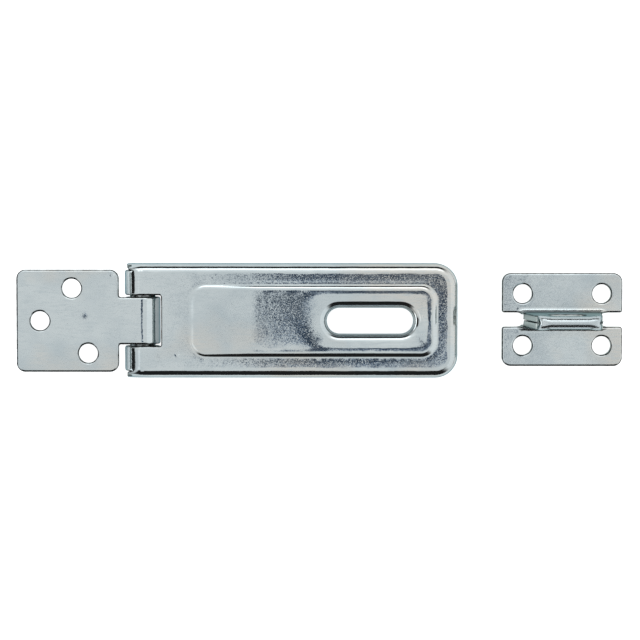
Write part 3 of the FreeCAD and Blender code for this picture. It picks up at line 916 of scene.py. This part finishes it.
def makeFloor(sizes):
    # a pale table that looks white to the camera, and still takes the object's shadow
    mesh = bpy.data.meshes.new("floor")
    r, z = sizes["floorHalf"] * mm, -sizes["floorDrop"] * mm
    mesh.from_pydata([(-r, -r, z), (r, -r, z), (r, r, z), (-r, r, z)], [], [(0, 1, 2, 3)])
    floor = bpy.data.objects.new("floor", mesh)
    bpy.context.scene.collection.objects.link(floor)
    material, tree = newMaterial("whiteTable")
    ray = addNode(tree, "ShaderNodeLightPath").outputs
    seen = maths(tree, "MULTIPLY", ray["Is Camera Ray"], sizes["seenGlow"])
    gloss = maths(tree, "MULTIPLY", ray["Is Glossy Ray"], sizes["glossGlow"])
    paper = addNode(tree, "ShaderNodeBsdfDiffuse", {"Color": hexColour(sizes["floorColour"])})
    light = addNode(tree, "ShaderNodeEmission", {"Strength": maths(tree, "ADD", seen, gloss)})
    both = addNode(tree, "ShaderNodeAddShader", {0: paper.outputs[0], 1: light.outputs[0]})
    addNode(tree, "ShaderNodeOutputMaterial", {"Surface": both.outputs[0]})
    mesh.materials.append(material)


makeFloor(studio)


studioSky = {
    "overhead": 0.97, "wall": 0.5, "wallTop": 54.0, "wallFull": 64.0, "rightWall": 1.15, "strip": 2.3,
    "glow": 1.2, "dark": 0.02,
    # what stands round the table: its light, the way it lies, where it starts and is full across that
    # way, its top and bottom in degrees from the zenith, and how soft they are
    "sides": (
        ("rightWall", "X", 0.5, 0.8, 31, 88.5, 3), ("dark", "X", 0.7, 0.9, 88.5, 95, 3),
        ("glow", "Y", 0.5, 0.85, 20, 50, 16), ("strip", "Y", 0.78, 0.93, 40, 59, 3),
        ("dark", "Y", 0.78, 0.93, 64, 86, 3), ("rightWall", "Y", 0.78, 0.93, 87, 95, 3),
        ("dark", "Y", -0.71, -0.9, 33, 96, 3),
        ("dark", "X", -0.93, -0.98, 47, 74, 3), ("strip", "X", -0.75, -0.92, 75, 100, 3)),
    # two patches overhead, each from edge to edge: where it starts, is full, starts to end and ends
    "lamp": 1.35, "lampX": (-0.52, -0.38, -0.32, -0.22), "lampY": (-0.34, -0.22, -0.1, 0.0),
    "card": 0.075, "cardColour": "#58A8F0", "cardX": (-0.038, -0.028, 0.073, 0.082),
    "cardY": (-0.09, -0.05, 0.02, 0.035), "patchesFrom": 0.5, "patchesFull": 0.6,
}


def makeWorld(sizes):
    # a wide soft box overhead, darker walls, a pale wall at the right, and the camera's own shade above
    world = bpy.data.worlds.new("softBox")
    world.use_nodes = True
    tree = world.node_tree
    tree.nodes.clear()
    way = addNode(tree, "ShaderNodeTexCoord").outputs["Generated"]
    x, y, z = addNode(tree, "ShaderNodeSeparateXYZ", {"Vector": way}).outputs

    def ramp(value, start, end):
        node = addNode(tree, "ShaderNodeMapRange", {"Value": value, "From Min": start, "From Max": end},
                       interpolation_type="SMOOTHSTEP")
        return node.outputs["Result"]

    def both(a, b, operation="MULTIPLY"):
        return maths(tree, operation, a, b)

    def height(angle):
        return math.cos(math.radians(angle))

    def band(top, bottom, soft):
        # 1 between two angles from the zenith
        return both(ramp(z, height(top - soft / 2), height(top + soft / 2)),
                    ramp(z, height(bottom + soft / 2), height(bottom - soft / 2)))

    def patch(acrossX, acrossY):
        edges = []
        for value, (start, full, fade, end) in ((x, acrossX), (y, acrossY)):
            edges.append(both(ramp(value, start, full), ramp(value, end, fade)))
        return both(both(*edges), ramp(z, sizes["patchesFrom"], sizes["patchesFull"]))

    def mixed(under, over, share):
        return addNode(tree, "ShaderNodeMix", {"Factor": share, "A": under, "B": over}).outputs["Result"]

    flatWay = addNode(tree, "ShaderNodeCombineXYZ", {"X": x, "Y": y}).outputs[0]
    heading = vectorMaths(tree, "NORMALIZE", flatWay)
    aim = addNode(tree, "ShaderNodeSeparateXYZ", {"Vector": heading}).outputs
    rising = ramp(z, height(sizes["wallFull"]), height(sizes["wallTop"]))
    level = mixed(sizes["wall"], sizes["overhead"], rising)
    for light, axis, start, full, top, bottom, soft in sizes["sides"]:
        level = mixed(level, sizes[light], both(ramp(aim[axis], start, full), band(top, bottom, soft)))
    level = mixed(level, sizes["lamp"], patch(sizes["lampX"], sizes["lampY"]))
    card = patch(sizes["cardX"], sizes["cardY"])
    level = mixed(level, sizes["card"], card)
    # the camera itself sees plain white behind the object
    seen = addNode(tree, "ShaderNodeLightPath").outputs["Is Camera Ray"]
    tint = addNode(tree, "ShaderNodeMix", {
        "Factor": card, 6: hexColour("#FFFFFF"), 7: hexColour(sizes["cardColour"])}, data_type="RGBA")
    sky = addNode(tree, "ShaderNodeBackground", {
        "Color": tint.outputs[2], "Strength": both(level, seen, "MAXIMUM")})
    addNode(tree, "ShaderNodeOutputWorld", {"Surface": sky.outputs[0]})
    bpy.context.scene.world = world


makeWorld(studioSky)

# straight above the set and a little to its +Y side, with the photo's field of view
camera = {"place": (0.21, 26.48, 537.0), "turn": (-2.8435, 0.063, 0.023), "lens": 113.93, "sensor": 36.0,
          "clipStart": 10.0}
lens = bpy.data.cameras.new("camera")
lens.lens = camera["lens"]
lens.sensor_width = camera["sensor"]
lens.sensor_fit = "HORIZONTAL"
lens.clip_start = camera["clipStart"] * mm
eye = bpy.data.objects.new("camera", lens)
eye.location = Vector(camera["place"]) * mm
eye.rotation_euler = [math.radians(angle) for angle in camera["turn"]]
bpy.context.scene.collection.objects.link(eye)
bpy.context.scene.camera = eye
bpy.context.scene.view_settings.view_transform = "Standard"
print("floor, light and camera set")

━━━━━━

Reproduce the material above, every line of it, exactly.

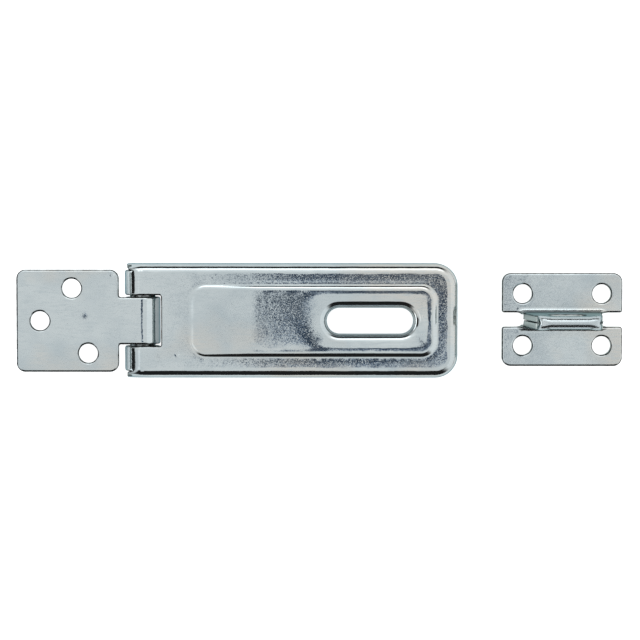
Write part 3 of the FreeCAD and Blender code for this picture. It picks up at line 916 of scene.py. This part finishes it.
def makeFloor(sizes):
    # a pale table that looks white to the camera, and still takes the object's shadow
    mesh = bpy.data.meshes.new("floor")
    r, z = sizes["floorHalf"] * mm, -sizes["floorDrop"] * mm
    mesh.from_pydata([(-r, -r, z), (r, -r, z), (r, r, z), (-r, r, z)], [], [(0, 1, 2, 3)])
    floor = bpy.data.objects.new("floor", mesh)
    bpy.context.scene.collection.objects.link(floor)
    material, tree = newMaterial("whiteTable")
    ray = addNode(tree, "ShaderNodeLightPath").outputs
    seen = maths(tree, "MULTIPLY", ray["Is Camera Ray"], sizes["seenGlow"])
    gloss = maths(tree, "MULTIPLY", ray["Is Glossy Ray"], sizes["glossGlow"])
    paper = addNode(tree, "ShaderNodeBsdfDiffuse", {"Color": hexColour(sizes["floorColour"])})
    light = addNode(tree, "ShaderNodeEmission", {"Strength": maths(tree, "ADD", seen, gloss)})
    both = addNode(tree, "ShaderNodeAddShader", {0: paper.outputs[0], 1: light.outputs[0]})
    addNode(tree, "ShaderNodeOutputMaterial", {"Surface": both.outputs[0]})
    mesh.materials.append(material)


makeFloor(studio)


studioSky = {
    "overhead": 0.97, "wall": 0.5, "wallTop": 54.0, "wallFull": 64.0, "rightWall": 1.15, "strip": 2.3,
    "glow": 1.2, "dark": 0.02,
    # what stands round the table: its light, the way it lies, where it starts and is full across that
    # way, its top and bottom in degrees from the zenith, and how soft they are
    "sides": (
        ("rightWall", "X", 0.5, 0.8, 31, 88.5, 3), ("dark", "X", 0.7, 0.9, 88.5, 95, 3),
        ("glow", "Y", 0.5, 0.85, 20, 50, 16), ("strip", "Y", 0.78, 0.93, 40, 59, 3),
        ("dark", "Y", 0.78, 0.93, 64, 86, 3), ("rightWall", "Y", 0.78, 0.93, 87, 95, 3),
        ("dark", "Y", -0.71, -0.9, 33, 96, 3),
        ("dark", "X", -0.93, -0.98, 47, 74, 3), ("strip", "X", -0.75, -0.92, 75, 100, 3)),
    # two patches overhead, each from edge to edge: where it starts, is full, starts to end and ends
    "lamp": 1.35, "lampX": (-0.52, -0.38, -0.32, -0.22), "lampY": (-0.34, -0.22, -0.1, 0.0),
    "card": 0.075, "cardColour": "#58A8F0", "cardX": (-0.038, -0.028, 0.073, 0.082),
    "cardY": (-0.09, -0.05, 0.02, 0.035), "patchesFrom": 0.5, "patchesFull": 0.6,
}


def makeWorld(sizes):
    # a wide soft box overhead, darker walls, a pale wall at the right, and the camera's own shade above
    world = bpy.data.worlds.new("softBox")
    world.use_nodes = True
    tree = world.node_tree
    tree.nodes.clear()
    way = addNode(tree, "ShaderNodeTexCoord").outputs["Generated"]
    x, y, z = addNode(tree, "ShaderNodeSeparateXYZ", {"Vector": way}).outputs

    def ramp(value, start, end):
        node = addNode(tree, "ShaderNodeMapRange", {"Value": value, "From Min": start, "From Max": end},
                       interpolation_type="SMOOTHSTEP")
        return node.outputs["Result"]

    def both(a, b, operation="MULTIPLY"):
        return maths(tree, operation, a, b)

    def height(angle):
        return math.cos(math.radians(angle))

    def band(top, bottom, soft):
        # 1 between two angles from the zenith
        return both(ramp(z, height(top - soft / 2), height(top + soft / 2)),
                    ramp(z, height(bottom + soft / 2), height(bottom - soft / 2)))

    def patch(acrossX, acrossY):
        edges = []
        for value, (start, full, fade, end) in ((x, acrossX), (y, acrossY)):
            edges.append(both(ramp(value, start, full), ramp(value, end, fade)))
        return both(both(*edges), ramp(z, sizes["patchesFrom"], sizes["patchesFull"]))

    def mixed(under, over, share):
        return addNode(tree, "ShaderNodeMix", {"Factor": share, "A": under, "B": over}).outputs["Result"]

    flatWay = addNode(tree, "ShaderNodeCombineXYZ", {"X": x, "Y": y}).outputs[0]
    heading = vectorMaths(tree, "NORMALIZE", flatWay)
    aim = addNode(tree, "ShaderNodeSeparateXYZ", {"Vector": heading}).outputs
    rising = ramp(z, height(sizes["wallFull"]), height(sizes["wallTop"]))
    level = mixed(sizes["wall"], sizes["overhead"], rising)
    for light, axis, start, full, top, bottom, soft in sizes["sides"]:
        level = mixed(level, sizes[light], both(ramp(aim[axis], start, full), band(top, bottom, soft)))
    level = mixed(level, sizes["lamp"], patch(sizes["lampX"], sizes["lampY"]))
    card = patch(sizes["cardX"], sizes["cardY"])
    level = mixed(level, sizes["card"], card)
    # the camera itself sees plain white behind the object
    seen = addNode(tree, "ShaderNodeLightPath").outputs["Is Camera Ray"]
    tint = addNode(tree, "ShaderNodeMix", {
        "Factor": card, 6: hexColour("#FFFFFF"), 7: hexColour(sizes["cardColour"])}, data_type="RGBA")
    sky = addNode(tree, "ShaderNodeBackground", {
        "Color": tint.outputs[2], "Strength": both(level, seen, "MAXIMUM")})
    addNode(tree, "ShaderNodeOutputWorld", {"Surface": sky.outputs[0]})
    bpy.context.scene.world = world


makeWorld(studioSky)

# straight above the set and a little to its +Y side, with the photo's field of view
camera = {"place": (0.21, 26.48, 537.0), "turn": (-2.8435, 0.063, 0.023), "lens": 113.93, "sensor": 36.0,
          "clipStart": 10.0}
lens = bpy.data.cameras.new("camera")
lens.lens = camera["lens"]
lens.sensor_width = camera["sensor"]
lens.sensor_fit = "HORIZONTAL"
lens.clip_start = camera["clipStart"] * mm
eye = bpy.data.objects.new("camera", lens)
eye.location = Vector(camera["place"]) * mm
eye.rotation_euler = [math.radians(angle) for angle in camera["turn"]]
bpy.context.scene.collection.objects.link(eye)
bpy.context.scene.camera = eye
bpy.context.scene.view_settings.view_transform = "Standard"
print("floor, light and camera set")